Our Tasmanian adventure was quickly coming to and end and all of a sudden we were checking our now much lighter packs into the airport. The Overland Track was an amazing experience that will be cemented in my mind for a very long time. Our time definitely felt like much more than 10 days and I look forward to coming back.
70L hiking pack
Tent and extra rope
Jetboil – boiled 500ml of water in about a minute. Very light, compact and easy to use
Aluminium bowls, cups and cutlery
Gas fuel canisters – we used one 230g gas canister that ran out when cooking breakfast on the last day (we had one spare that we never used). We were boiling water at least 2-3 times per day so it lasted well.
Sleeping bag, roll mat, sleeping bag liner, inflatable pillow (such a good investment and didn’t take up much space).
Hiking pants, skins, shorts, two shirts, softshell, puffy vest, puffy jacket, rain jacket, rain pants, thermals for sleeping, 4 pairs of socks.
Hiking boots – make sure these are worn in and comfortable.
Gaiters – not essential but I liked them, kept my legs dry and clean and would be really good if the track was very muddy to stop mud from going into your shoes!

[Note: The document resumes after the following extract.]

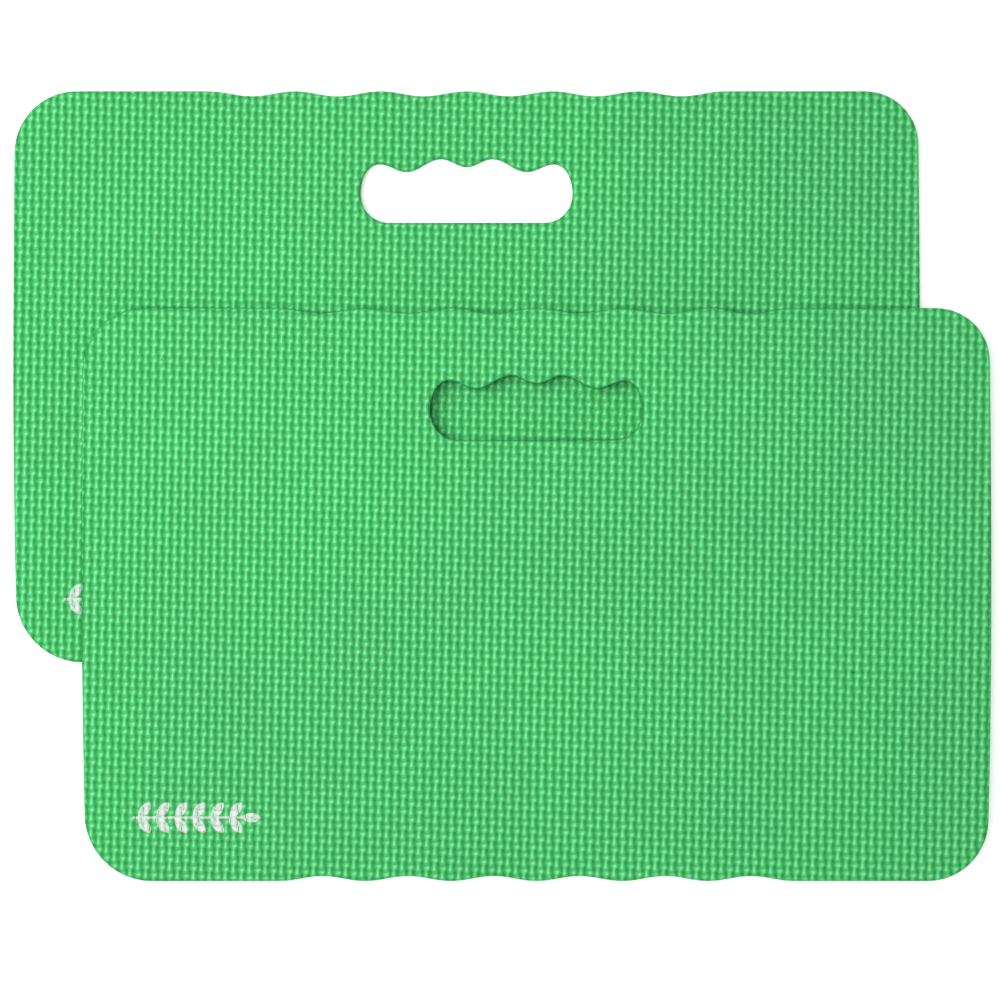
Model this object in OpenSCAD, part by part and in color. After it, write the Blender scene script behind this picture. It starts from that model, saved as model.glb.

Water bladder and water bottle
First aid kit
Camera, cards, dice, journal
Hiking poles – but I never used them
Everything was packed in waterproof bags
Breakfast – porridge and muesli in individual bags. Add milk powder to the bag then all you need to do is add water.
Lunch – tuna, crackers, snacks eg trail mix, muesli bars, dried fruit, soups
Dinner – curry, laksa, spagbol, cous cous and veggies (all hand made dehydrated food in my new fan dangle food dehydrator – contact me for recipes)
What I wish we had brought – sandwiches for the first couple of days. Choritzo and vaccum packed smoked salmon apparantly lasts 2-3 days. Desserts (eg chocolate mousse and custard). Much more chocolate!
Ps. I didn’t think my first post was thins long, so if you read the whole thing, congratulations and I apologise for it taking you a small lifetime to do so!